Recommendation pattern preferences and share analysts bias on the JSE
CITATION: Lotter, R. & VD M. Smit, E. 2018. Recommendation pattern preferences and share analysts bias on the JSE. Journal for Studies in Economics and Econometrics, 42(1):1-22.
The original publication is available at https://journals.co.za
The trustworthiness of analysts’ reports has rightly been questioned after the financial crises of the 1990s and 2000s revealed biases in their behaviour. This study investigated the inclination of analysts to issue overly-positive recommendations, the issuance patterns preferred by individual analysts, and the differential impact of recommendations between periods of positive and negative sentiment.
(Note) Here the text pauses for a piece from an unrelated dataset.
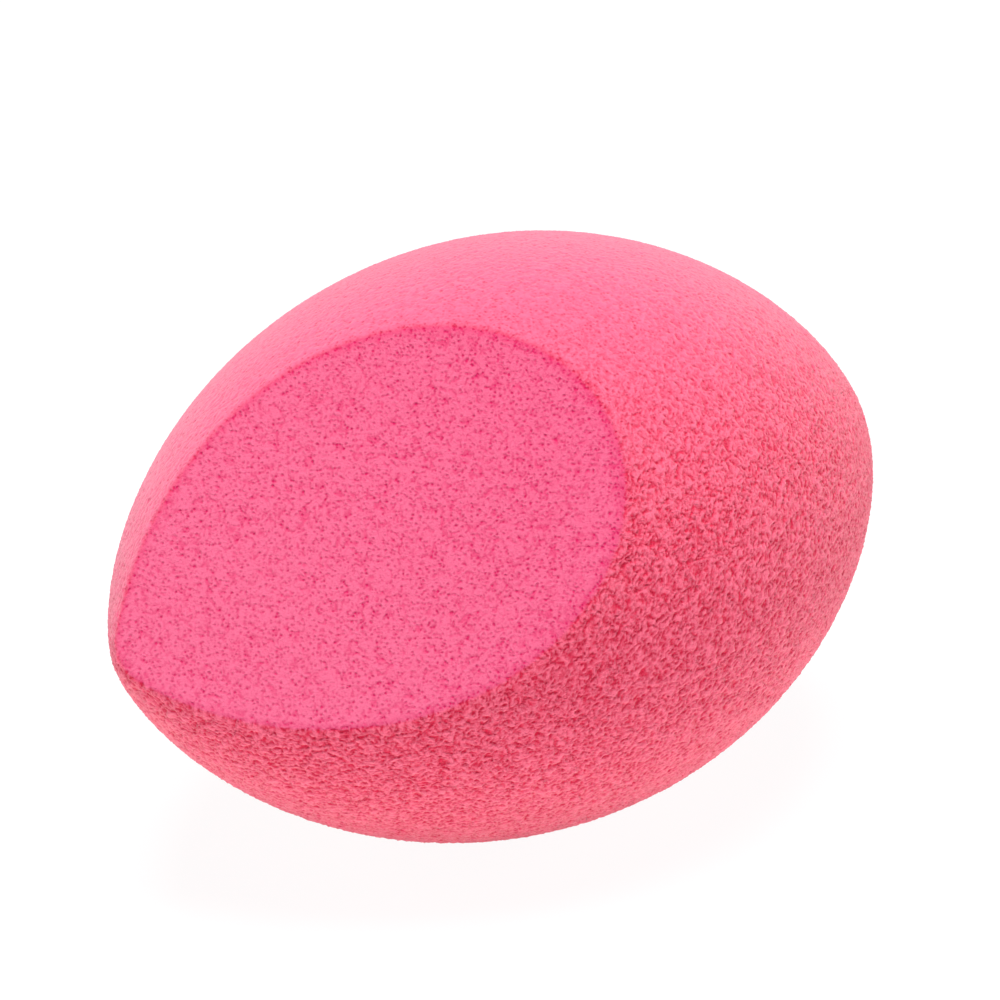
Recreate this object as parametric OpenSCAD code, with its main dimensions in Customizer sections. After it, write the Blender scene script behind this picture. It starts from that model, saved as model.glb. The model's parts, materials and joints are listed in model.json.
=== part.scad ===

The recommendation issuance preferences of 901 local and international analysts, who collectively issued 30 486 recommendations for shares listed on the Johannesburg Securities Exchange from 1993 to 2011, were scrutinised. The investigation revealed that analysts issued their opinions using many different patterns within five possible recommendation categories, and showed signs of positive biases during all market cycles and investor sentiment periods. Surprisingly, analysts issued the same proportion of negative recommendations during periods of low business confidence and economic contraction than during phases of growth- and economic upswing. The BER Business Confidence Index outperformed the SARB’s business cycle indicator in demarcating periods where investors reacted stronger to recommendations issued by analysts. Investors are advised to study an analyst’s recommendation history in addition to current advice.